For the charts discussed here, however, I use the more compact scatter plots since they show more extreme outlier values, which are relevant to the puzzle we’re investigating.
Now let’s see if the pattern De Moivre’ equation predicts holds true for library expenditures, shown in the next graph:
Scatter Plots of Total Operating Expenditures per Capita and Collection Expenditures per Capita. Click image for larger interactive charts.
In these charts the overall shape of the data is very similar to the visits and circulation charts. Smaller population sizes have more high and low outlying values, while the largest population’s highest and lowest values are quite restricted. In multiple population categories, including larger categories, there are several low outliers. However, these same categories lack high outliers.
To check whether these patterns hold for other library measures take a look at the next graph:
Scatter Plots of Public Internet Computer Uses per Capita and Total Program Attendance per Capita. Click image for larger and interactive charts.
Both measures in these charts show the same basic pattern already described. Finally, lets look at one more pair of measures shown here:
Scatter Plots of Reference Transactions per Capita and Registered Borrowers per Capita. Click image for larger interactive charts.
Notice that reference transactions per capita is much more dispersed than the other measures we’ve looked at. And that extremely low values are spread across several population categories. Still, we see the same basic tapering of variation towards 100,000 and higher population levels. Registered borrowers per capita follows the pattern described for the earlier charts we’ve seen.

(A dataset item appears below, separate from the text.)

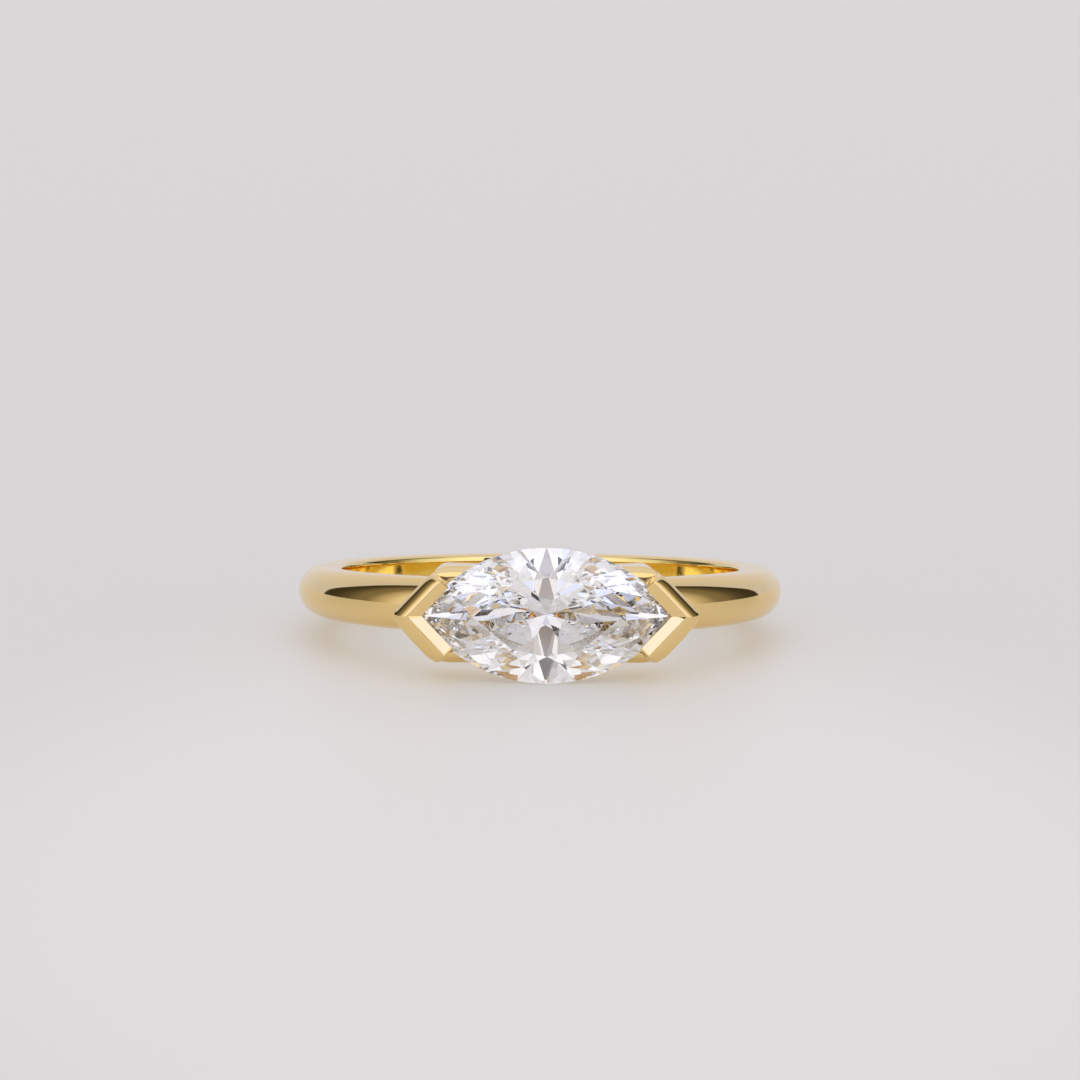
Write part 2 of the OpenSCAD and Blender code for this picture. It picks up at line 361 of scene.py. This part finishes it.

Box-and-whisker plots, developed by the father of data visualization John Tukey, are an alternative way to visualize variation in sets of data. The box-and-whisker plots (aka blox plots) below use the same data that appear in the scatter plots above:
Box-and-Whisker Plots of Selected per Capita Measures. Click image for larger and interactive charts.
The vertical (left) axis of each chart names the measure plotted. The population category axes values are visible at the top and bottom only. (Do you know the name for this style of statistical graph containing multiple individual charts?)
Remember that box plots show the spread/variation of a set of data. However, because the data points (gray circles) are plotted on top of each other, we can’t really tell how many data points fall where. Especially, we cannot tell in a given box plot that the strips of light gray coloring in the box (the interquartile range) can represent hundreds of moderate data values, and the bottom blue lines (whiskers) can represent scores of extremely low and zero data points. The visibility of the detailed data in the scatter plots above solves this problem, especially for low outliers.
Although box plots hide these details, they do make high outlier values obvious, which is what we’re looking for. In the box plots above the smallest population categories show values extending far above the boxes. In the largest categories very few high outliers extend upward, especially with the 1M+ category. For 6 of the measures plotted (first 3 rows of the graph) the height of the top whisker (blue horizontal line) of the 1M+ box plot is shorter than for any of the other categories.
So, what can we conclude? Per capita statistics from U.S. pubic libraries serving small populations vary a great deal, producing extreme high and low values. On the other hand, statistics from libraries serving large urban populations have very limited highs and lows. This limitation comes solely from the large population sizes. The inability to match high values found for small public libraries is not a performance failing on the part of large urban libraries. Rather it is due to the measurement method itself, that is, to the practice of measuring and then comparing libraries using per capita data.
For more than 100 years public libraries have attempted to make fairer comparisons of library statistics across libraries of different sizes by transforming their statistical counts into per capita rates. This adjustment, it turns out, is too severe, at least for the largest and smallest sized libraries. Due to De Moivre’s equation per capita adjustments give the smallest libraries a definite advantage.
De Prospo and his colleagues did not include very small libraries in their 1973 study. Their sample consisted of 180 systematically selected U.S. public libraries with expenditure levels from $100K to $249K (small), $250K to $749K (medium), and $750K to $3.5M (large). They found small libraries did out-perform large libraries, but not by leaps and bounds. Rather, smaller libraries surpassed large libraries by moderate amounts in 17 of 24 measures the researchers analyzed. Still, the higher performance on the part of small libraries definitely stumped the researchers. Rather than conclude that this discrepancy reflected actual library performance levels, De Prospo and his colleagues questioned the measurement system itself. They wrote:
[Library] statistics as now collected appear to have limited value (a) in making valid comparisons; (b) as a basis for setting standards of development or performance; and (c) to establish historical trend lines.8
Knowing about De Moive’s equation also leads us to question the measurement system. The equation warns that variation alone gives unfair statistical advantage to small libraries, public schools, charter schools, counties, cities, states, countries, and any other small entities that end up compared with very large counterparts. What appears to be exceedingly high performance, or exceedingly low performance, turns out to be mostly a by-product of statistical variation.
1 See Wainer, H. The Most Dangerous Equation. American Scientist. May-June 2007.
2 NumberSense: How to Make Use of Big Data. 2013, New York: McGraw-Hill.
3 NumberSense: How to Make Use of Big Data. 2013.
4 De Prospo, E., Altman, E. & Beaseley, K. 1973. Performance Measurement for Public Libraries, American Library Association, p. 20.
5 Wainer, H. 2009. Picturing the Uncertain World, Princeton, NJ: Princeton University Press, p. 13.
6 Sample size does reduce variation, thus increasing the accuracy of sample statistics. However, the trick is that the standard error of the mean (variation of the sample averages) does not decrease in direct proportion to sample size n. Rather it changes based on √n. Thus, variation decreases much slower than if the population standard deviation (σ) were divided by n rather than √n.
7 Wainer, H. 2009. Picturing the Uncertain World, p. 10.
8 De Prospo, E., Altman, E. & Beaseley, K. 1973. p. 22.